What is the price comparators for Brazil, for Indonesia, Malaysia, China possibly? And again, what’s their inventory position and when are they ready to come to the table. So it’s pretty early days, but that market will always have a fairly complicated dynamic.
Operator: Thank you. And our next question today comes from Jeff Zekauskas with JPMorgan. Please go ahead.
Jeff Zekauskas : Thanks very much. I think Belarus Cali [ph] over the past 2 months has been shipping at a little bit more than 900,000 tonnes per month, which means that they’re shipping at an annualized rate now of about 11 million tonnes. And so I was wondering why you thought next year, they might be 3 million tonnes below their normal output?
Joc O’Rourke : Yeah. Thanks, Jeff. I think the simple thing there is we don’t know where exactly that is coming from.

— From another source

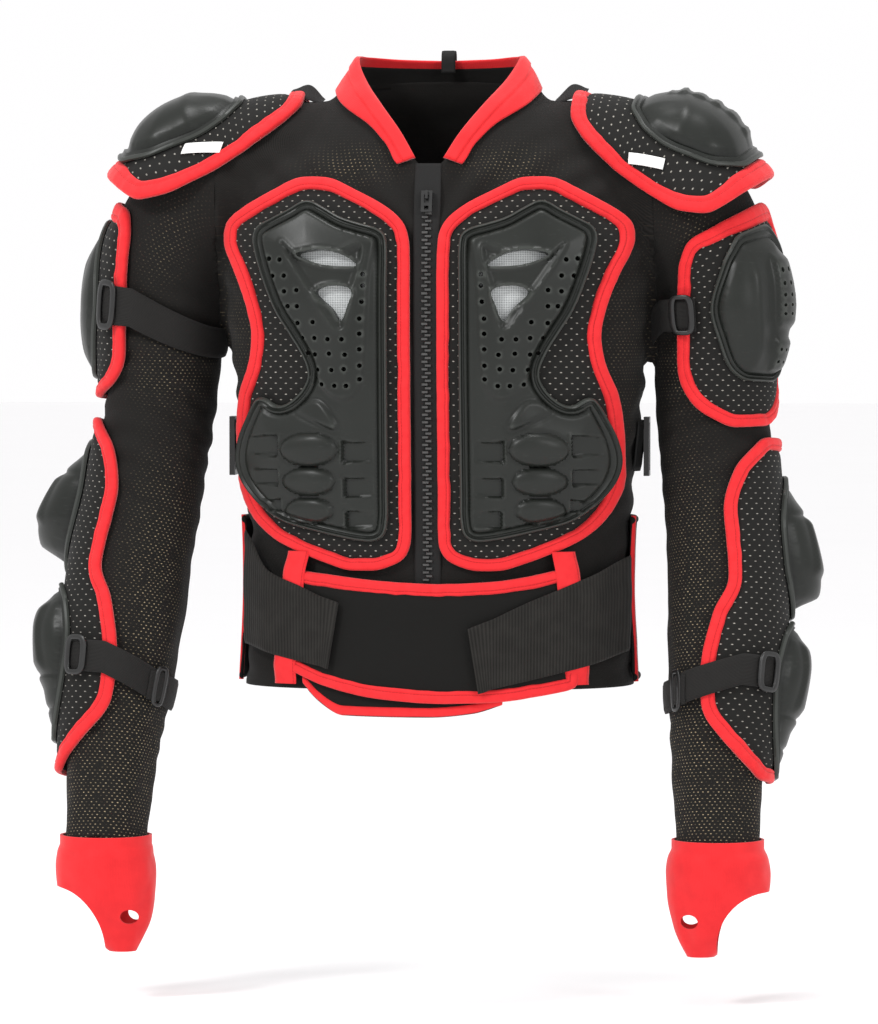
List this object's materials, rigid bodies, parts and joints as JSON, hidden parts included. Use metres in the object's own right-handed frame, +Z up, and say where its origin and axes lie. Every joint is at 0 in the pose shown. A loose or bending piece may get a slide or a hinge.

Is that product that’s been built up at a port waiting to go out? I think you can’t look at three months, particularly three months of summer and compare to whole year. We know that those ports have issues in the winter with respect to freezing and unavailability, et cetera, et cetera. So as we look at — whether we look at Belarus, Belaruskali or whether we look at the Russian producers, their seasonal shipments are never as high as their summer shipments. So our expectation is that’s what they’ll do. And again, not unlike Canada, it gets pretty darn cold in the winter around that area. And shipping by rail, that kind of distance, it can be pretty challenging. You’re going to get all kinds of issues. And so our expectation is, yes, they may be able to do it in the summer, but we would discount that or at least risk adjust that for the winter months.